With both the qualification and the experience he’d gained, as well as a head for business and the support of his family and friends, Adam managed to turn the dream into reality.
“We started with tortoises and then our kinkajous and our porcupines turned up together; they were the first large mammals on the site.
“Other things started slowly trickling in. We even had a crocodile for a while, but she’s left us now.”
As a registered zoo, the centre has access to a massive database of animals in captivity across the world and sources from there.
“All our animals have their own profiles on the database. At the end of the day our keepers write notes about the animals and at the end of each week I look through and transfer any relevant information onto their profiles. If they ever leave us, all we have to do is press a button and all their notes go to the new keepers.
“On that software there’s also a surplus list. So, for whatever reason, animals are put up on there and then if a zoo is interested, they can get in touch.
“It can be because of changes in group dynamics, or because they need to move on some of last year’s babies. There are also breeding programmes, so some of our animals will go off to stud for a while.”
The zoo has to conform to strict rules, seeking approval for its moves and carefully managing introductions. None of the animals are bought but normally the receiving end pays for the transport.
Being a new zoo, Adam had to lay out a considerable sum to get up and running. The centre now has four members of staff, including Adam himself, and he admits that for him it’s a seven-day week. Volunteers and work experience helpers take up the remaining slack.
Some of the reptiles are particularly hard to care for, with complex feeding and housing needs, but the centre doesn’t yet have anything dangerous enough to warrant extreme caution.

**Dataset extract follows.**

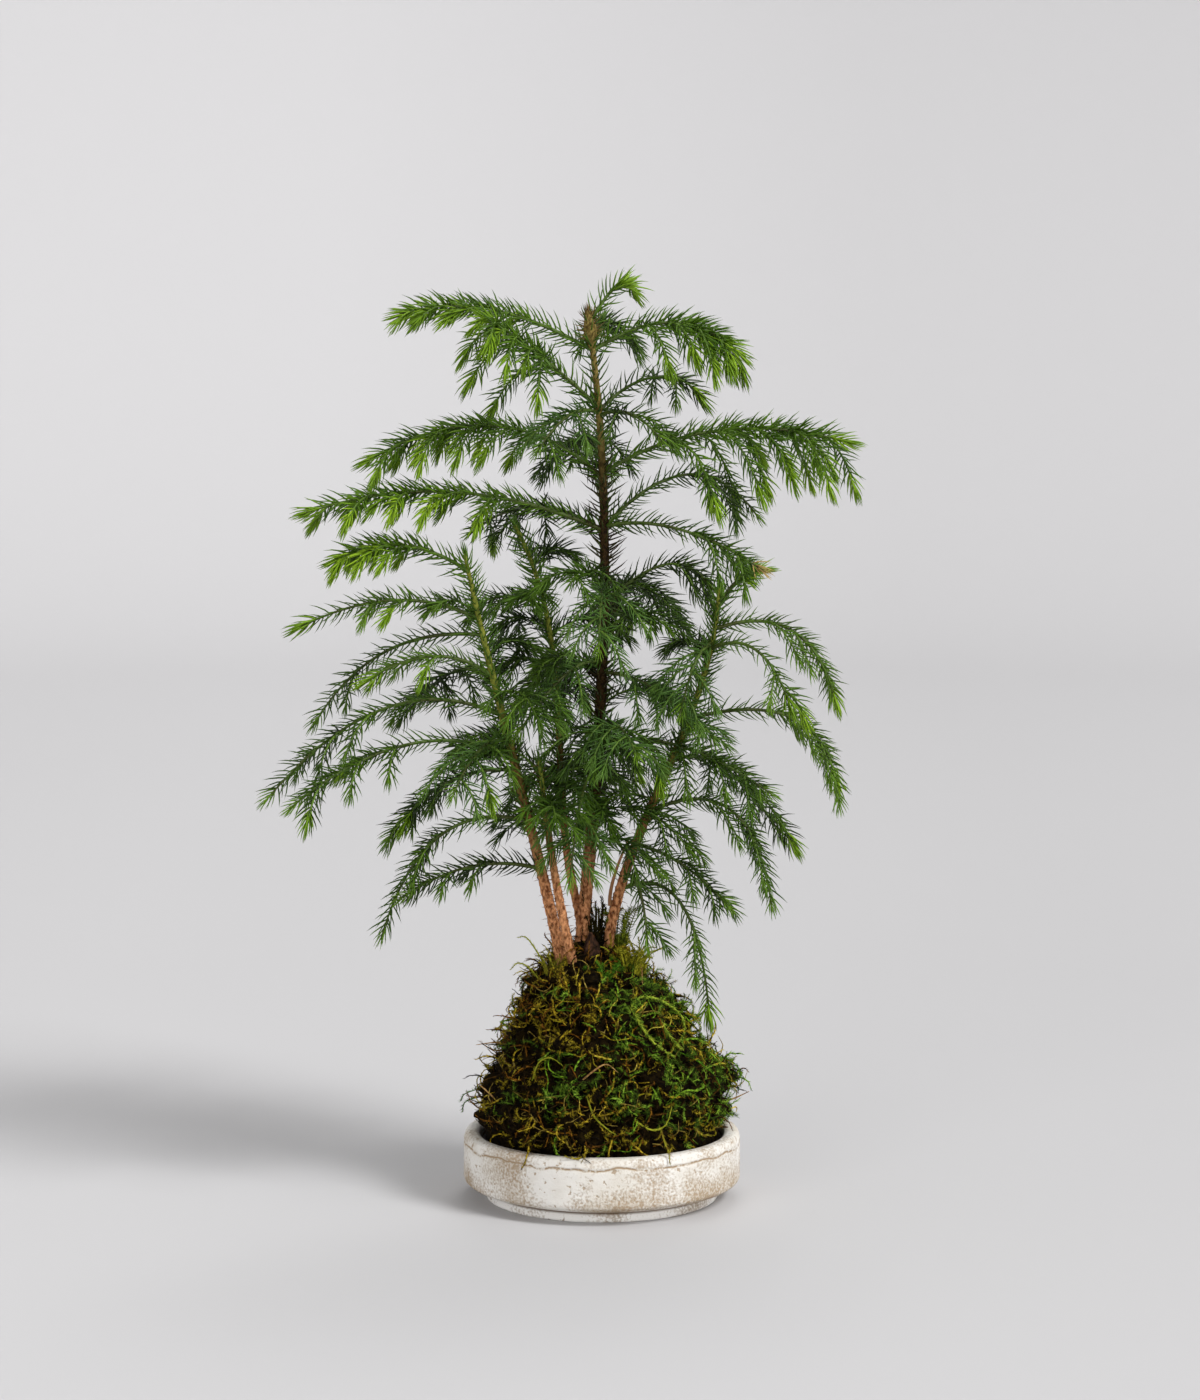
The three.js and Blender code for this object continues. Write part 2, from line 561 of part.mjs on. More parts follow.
// The top tiers are young and bright, and the boughs that come towards the viewer lower down are bluish.
function lookOf(name) {
  const fixed = { saucer: 'clay', root_ball: 'moss', old_stub: 'deadBark' };
  const bough = boughs.find(other => other.name === name);
  if (!bough) return looks[fixed[name] ?? 'bark'];
  if (bough.height > 300) return looks.youngNeedles;
  return Math.sin(bough.heading) < -0.3 ? looks.bluishNeedles : looks.needles;
}

const model = new THREE.Group();
for (const [name, solid] of Object.entries(solids)) {
  const { vertProperties, triVerts } = solid.getMesh();
  const shape = new THREE.BufferGeometry();
  shape.setAttribute('position', new THREE.BufferAttribute(new Float32Array(vertProperties), 3));
  shape.setIndex(new THREE.BufferAttribute(new Uint32Array(triVerts), 1));
  shape.computeVertexNormals();
  const node = new THREE.Mesh(shape, new THREE.MeshStandardMaterial({ ...lookOf(name), metalness: 0 }));
  node.name = name;
  model.add(node);
}

export default model;
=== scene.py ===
import json
import math

import bpy
import numpy as np
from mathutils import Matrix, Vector, noise

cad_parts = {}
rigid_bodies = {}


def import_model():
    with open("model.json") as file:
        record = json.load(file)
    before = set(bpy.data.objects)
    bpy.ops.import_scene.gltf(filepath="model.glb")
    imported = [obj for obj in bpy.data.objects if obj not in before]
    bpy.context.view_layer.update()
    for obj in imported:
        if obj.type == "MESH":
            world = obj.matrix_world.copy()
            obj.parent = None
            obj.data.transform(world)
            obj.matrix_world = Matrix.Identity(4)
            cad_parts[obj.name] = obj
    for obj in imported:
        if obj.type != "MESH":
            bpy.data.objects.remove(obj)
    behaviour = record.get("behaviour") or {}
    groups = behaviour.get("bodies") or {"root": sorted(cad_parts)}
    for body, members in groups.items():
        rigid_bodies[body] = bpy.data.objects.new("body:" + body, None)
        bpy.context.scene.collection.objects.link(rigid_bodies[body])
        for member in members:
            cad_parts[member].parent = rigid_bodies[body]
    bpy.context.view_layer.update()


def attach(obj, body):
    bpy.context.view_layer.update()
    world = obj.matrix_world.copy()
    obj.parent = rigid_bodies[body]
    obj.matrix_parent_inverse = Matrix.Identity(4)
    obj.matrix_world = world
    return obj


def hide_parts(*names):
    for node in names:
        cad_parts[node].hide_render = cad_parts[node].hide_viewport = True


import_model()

mm = 0.001
up = np.array([0.0, 0.0, 1.0])
fullTurn = 2 * math.pi
goldenTurn = math.pi * (3 - math.sqrt(5))
seeds = {"inner": 300, "fine": 6000, "choice": 8000, "stemNeedles": 200, "wisps": 500, "tufts": 600}


camera = {
    "place": (-0.0008, -1.9, 0.468),
    "pitchDegrees": 7.197,
    "lens": 109.24,
    "sensorHeight": 36,
    "farthest": 30,
}


def newObject(name, data):
    thing = bpy.data.objects.new(name, data)
    bpy.context.scene.collection.objects.link(thing)
    return thing


def makeCamera():
    data = bpy.data.cameras.new("camera")
    data.sensor_fit = "VERTICAL"
    data.sensor_height = camera["sensorHeight"]
    data.lens = camera["lens"]
    data.clip_end = camera["farthest"]
    eye = newObject("camera", data)
    eye.location = camera["place"]
    eye.rotation_euler = (math.radians(90 - camera["pitchDegrees"]), 0, 0)
    bpy.context.scene.camera = eye


studio = {
    "floorColour": "#c6c5c6",
    "wallColour": "#cfcecf",
    "paintChange": (0.6, 2.4),   # metres from the middle
    "paintedLightAndShade": (1.02, 0.92),  # painted light at the left and painted shade at the right
    "shadeReach": 0.3,
    "floorRadius": 2.05,
    "floorRings": (0.7, 0.4, 0.1),
    "bendRadius": 0.9,
    "bendSteps": 12,
    "wallTop": 1.3,
    "wallSides": 160,
    "skyStrength": 0.46,
    "lampAim": (0, 0, 0.2),
}
lamps = {
    # place, size, power
    "keyLight": ((3.9, -3.0, 5.1), 1.9, 385),
    "fillLight": ((-1.3, -2.5, 0.8), 1.6, 30),
    "sideLight": ((2.4, -1.3, 0.45), 0.8, 22),
    "backLight": ((0.4, 1.5, 2.4), 1.0, 12),
}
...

“We chose to call ourselves a conservation centre mainly because we didn’t want people turning up expecting lions and tigers and bears. Although, we do have two venomous animals at present; a gila monster and a pygmy slow loris. The slow loris can secrete an oil from its armpits if it gets really stressed and then lick it. It turns into quite a nasty venom so you don’t want to get bitten.”

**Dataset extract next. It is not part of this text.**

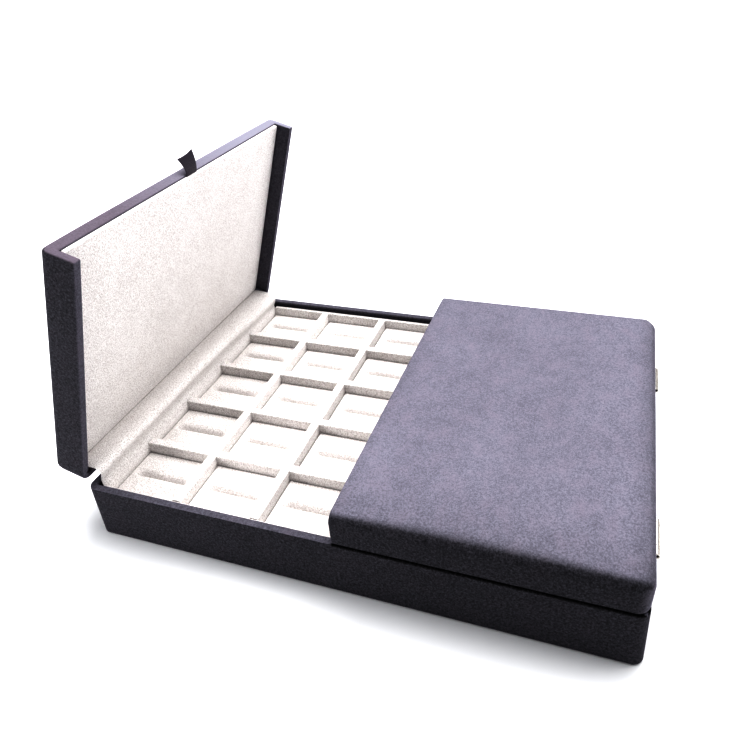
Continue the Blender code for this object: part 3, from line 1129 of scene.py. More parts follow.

Of course, caring for these animals doesn’t come cheap. The business has to make money and Adam is proud to say it broke even more than a year ago, which exceeded his original plan.

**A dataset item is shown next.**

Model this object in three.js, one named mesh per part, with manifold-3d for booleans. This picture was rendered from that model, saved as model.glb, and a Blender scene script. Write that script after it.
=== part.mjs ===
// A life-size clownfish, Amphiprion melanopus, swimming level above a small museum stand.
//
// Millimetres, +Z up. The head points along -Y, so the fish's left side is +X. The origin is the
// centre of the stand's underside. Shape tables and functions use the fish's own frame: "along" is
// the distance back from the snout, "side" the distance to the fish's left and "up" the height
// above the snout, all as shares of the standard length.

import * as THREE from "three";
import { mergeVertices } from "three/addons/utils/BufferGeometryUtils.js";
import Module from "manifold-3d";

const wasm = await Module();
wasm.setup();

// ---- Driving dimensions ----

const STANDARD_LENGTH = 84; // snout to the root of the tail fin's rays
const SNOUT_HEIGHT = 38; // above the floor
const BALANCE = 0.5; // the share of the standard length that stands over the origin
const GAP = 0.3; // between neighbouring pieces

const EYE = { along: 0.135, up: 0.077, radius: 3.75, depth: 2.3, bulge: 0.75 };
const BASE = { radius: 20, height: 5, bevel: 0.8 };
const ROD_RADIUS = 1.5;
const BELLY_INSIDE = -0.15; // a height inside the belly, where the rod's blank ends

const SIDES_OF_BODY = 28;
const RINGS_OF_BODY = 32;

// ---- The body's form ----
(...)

A huge factor in its success has been the popular experience days it runs for both adults and children, which are often bought as gift vouchers for birthdays and Christmas presents.
Experiences on offer include up-close and personal visits with the meerkats, lemurs, porcupines and the kinkajous. The most popular are the junior zookeeper day for youngsters who don’t mind getting their hands dirty, and ‘meet the meerkats.’
With a focus on education and outreach, Adam and his small team also run popular school visits, teaching youngsters about animal care and conservation.
“It’s one of the things we have to do as part of our zoo licence so we do lots of school groups. We have those that come to us, including a home school group who are here regularly, we go out to school, nurseries and I do a lot of college and university talks.
“We’ve got a classroom here now so we’ve started doing practical student workshops. We get quite a lot of people from my old college.”
This year, Adam says, will be the year for babies. They’ve already had twin marmosets born in March and are hoping to successfully breed more. Their most unusual animals are probably the Brazilian porcupines – the only two of their species in the UK at the moment.
Rather than living on the ground, this type of porcupine hangs out in the trees and Adam is hoping to get two females to join them later this year.
“Our rarest residents are probably the Bali starlings and there’s only about 100 of them left in the wild. We’ve also got some Annam leaf turtles which are in the top 25 most endangered turtles in the world.
“We feel a huge responsibility to care for these animals and hope to keep the breeds alive.”
Plans are now on the table for an expansion and there’s even the seed of an idea in Adam’s mind to open a second centre. As a keeper, all he wants is what’s best for his animals, but he also has to make the business work financially –which means making sure the public keeps coming through the gates.
“If something needs something, whether it’s an animal needing to see a vet or something that needs fixing in one of the enclosures, then that’s the priority.
“We make sure it happens and then we just have to budget for the next month.
“I know times are changing and the word ‘zoo’ isn’t very popular anymore. Education is key, however, and there are several animals you can look at and say if it wasn’t for captive populations, they would be gone altogether.
“We’re not the kind of place where our animals are going to be released into the wild but we’re using them to teach people about endangered species.
“Even our meerkats have conservation value because we use them to teach people about other desert species.”
Short-term plans include a few new faces at the centre. “Next up we’re getting some smaller cats. We’ve already got rusty spotted cats and we’ve got Geoffroy’s cats turning up soon from Germany and clouded leopards too. The clouded leopards will probably be the biggest cat we have for a while. I’d quite like tigers though, eventually. We’ll have to see.”